By far the most important non-CO2 greenhouse gas is methane, and the number one source of methane worldwide is animal agriculture.
http://notionscapital.wordpress.com/2010/04/22/earth-day-update-meat-methane-laughing-gas/ [wordpress.com]
http://timeforchange.org/are-cows-cause-of-global-warming-meat-methane-CO2 [timeforchange.org]
We need to eat less meat and switch to less polluting meats (such as kangaroo).
Re:Time for a reality check (Score:4, Informative)
Aside from your incorrect comments about statistical significance and the insinuation that scientists aren't fully aware that they're studying a system with a very long history...
Yes, nobody thinks we'll push the world into a state that is entirely anathema to it. It's simply that we're pushing the world into a state different from that we find particularly convenient and have come to depend on.
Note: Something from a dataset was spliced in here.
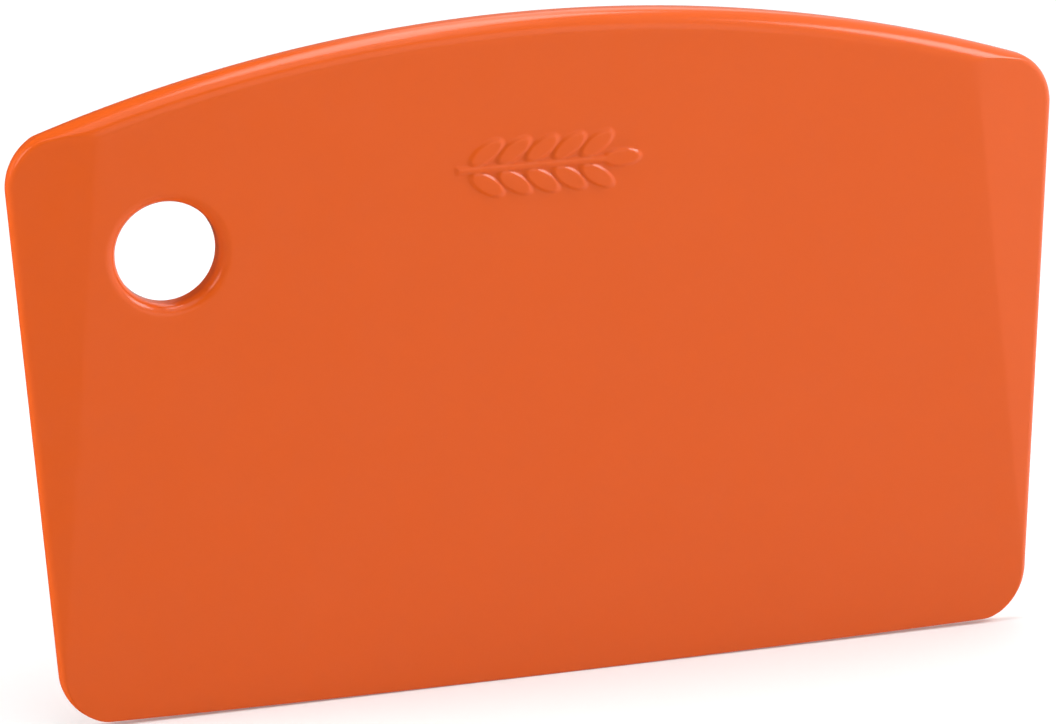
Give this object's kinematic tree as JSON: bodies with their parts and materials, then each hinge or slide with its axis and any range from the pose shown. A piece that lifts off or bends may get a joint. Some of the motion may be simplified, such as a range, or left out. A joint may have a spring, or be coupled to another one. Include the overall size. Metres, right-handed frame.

Considering that it is humans that like the climatological state and also humans changing it, I don't think you can call it particularly egotistical.
Re:Not so frosty piss (Score:5, Informative)
The issue with this, and the reason why CO2 continues to legitimately get the majority of attention, is that methane's half-life in the atmosphere is much, much, much shorter than CO2. As a result, adjusting methane emissions is less urgent, because the effects of the methane in the atmosphere vanish on much shorter timescales- the CO2 just keeps compounding.
So, while methane is a much more powerful greenhouse gas on, say, a 1-year timescale, the comparison is much more complicated averaged over the duration of the substance's lifetime in the atmosphere.
Re:Lies, damned lies and statistics (Score:4, Informative)
No, stations within 1000 km distance are actually very closely correlated in their temperature.